Stay in the Loop: Experimentation and Iteration Workflows with TF 2#

In this blog post, we’ll explore a variety of workflows in TensorFlow 2 (TF 2) for developing, experimenting with, and improving model ideas efficiently. We will begin with the basics of TensorFlow 2, introduce eager execution and the Keras API, and then proceed with more advanced topics like creating custom training loops, debugging, and hyperparameter tuning. By the end of this article, you should feel comfortable setting up easy-to-understand experimentation pipelines and be able to extend them into professional-level workflows.

Table of Contents:

Introduction to TensorFlow 2
Eager Execution and Autograph
Getting Started with tf.keras
Building Blocks of Model Architectures
Experimentation and Iteration Basics
Custom Training Loops with GradientTape
Incorporating Callbacks for Monitoring and Early Stopping
Debugging Techniques and Profiling
Hyperparameter Tuning Strategies
Advanced Workflows in Production
Conclusion

1. Introduction to TensorFlow 2#

TensorFlow 2 is a powerful machine learning framework that revolutionized ML development by introducing eager execution by default.

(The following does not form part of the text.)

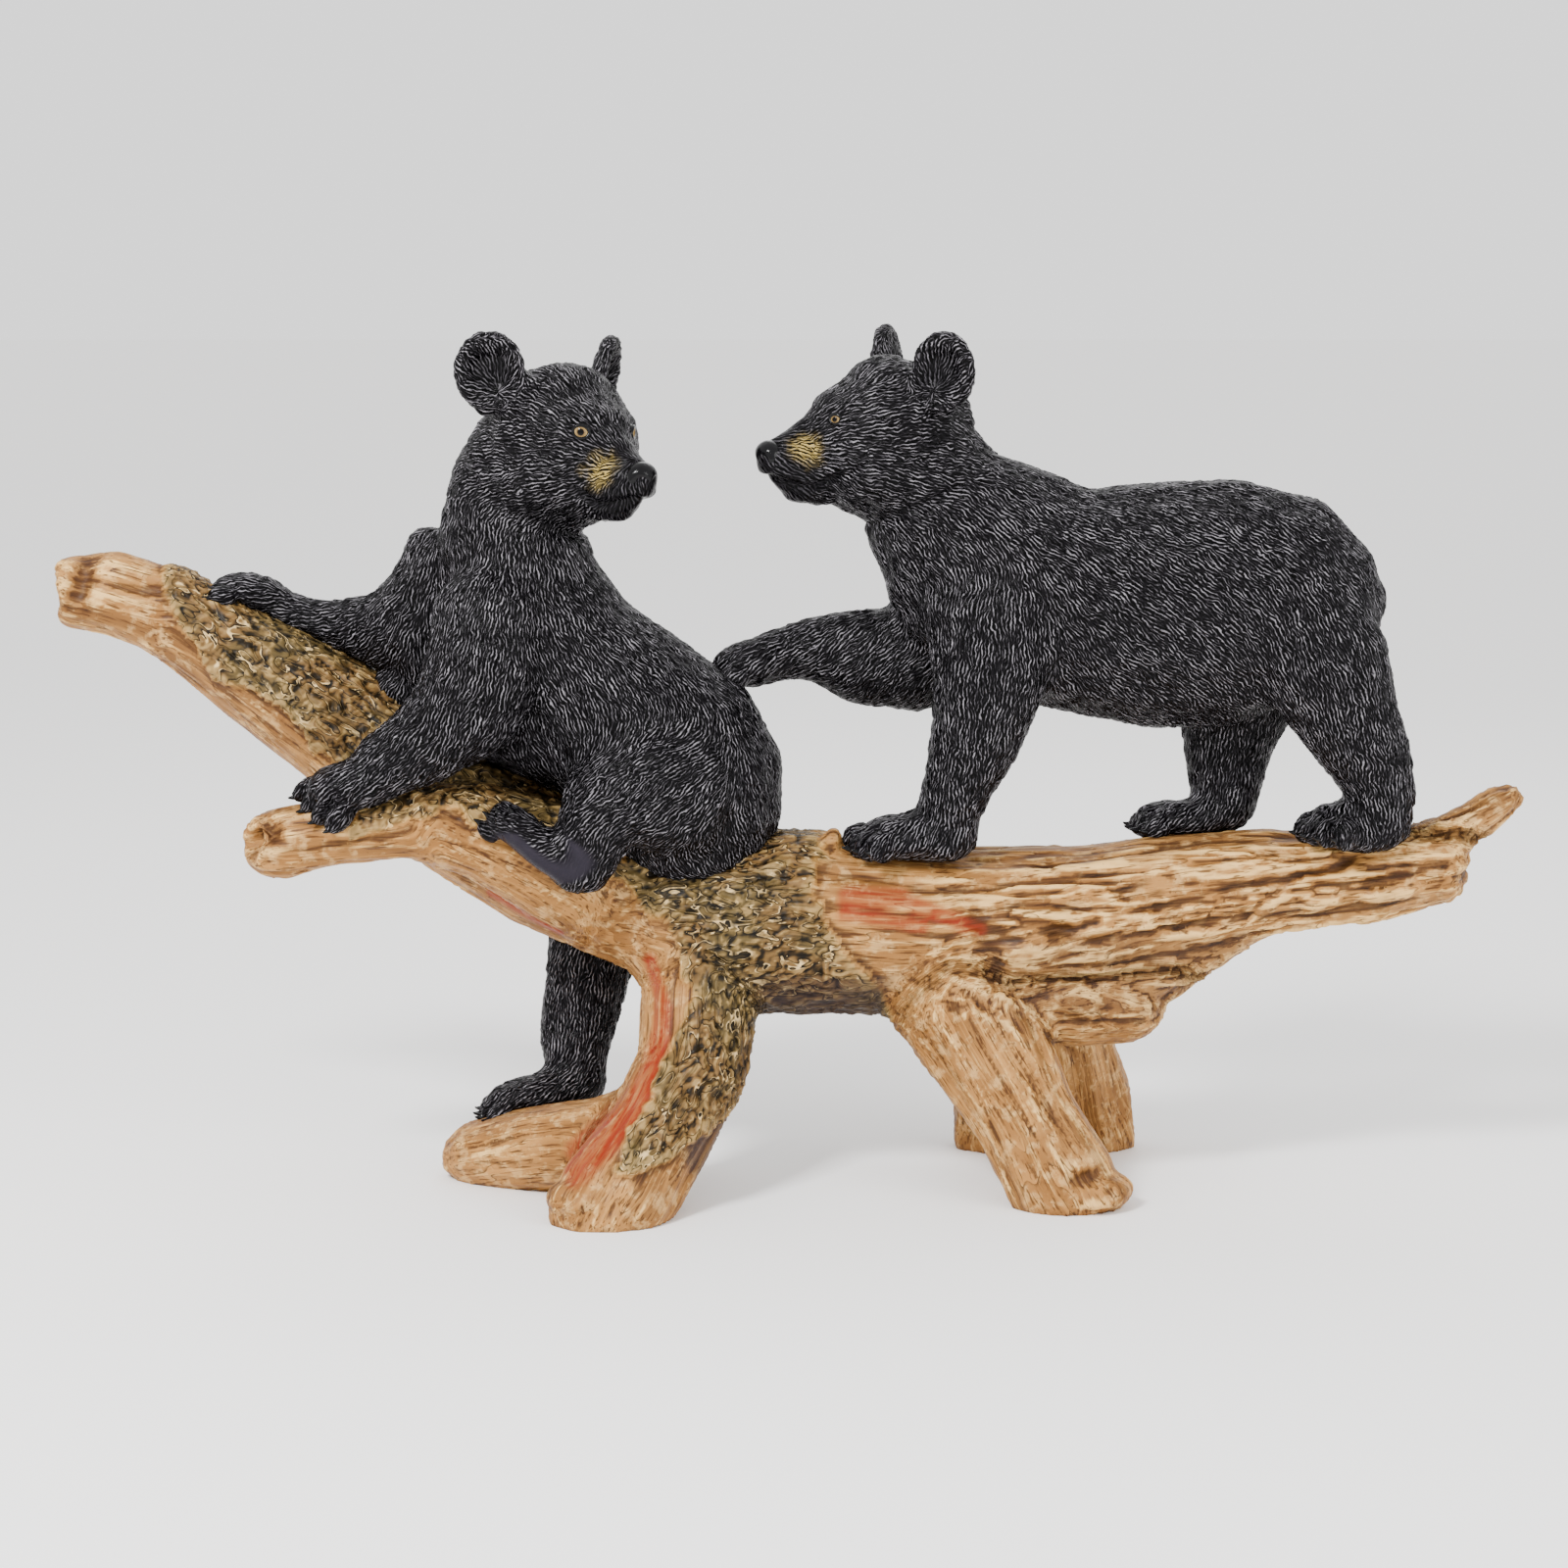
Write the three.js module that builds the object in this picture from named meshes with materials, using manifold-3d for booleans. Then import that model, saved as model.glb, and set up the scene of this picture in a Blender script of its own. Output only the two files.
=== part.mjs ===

This shift makes TensorFlow feel much closer to standard Python development and has greatly simplified both the learning curve and the process of model iteration for data scientists and ML engineers. Below are the key highlights:

Eager Execution: TF 2 executes operations immediately, making debugging and experimentation more intuitive.
Keras Integration: The tf.keras high-level API makes it easy to build, train, and deploy models.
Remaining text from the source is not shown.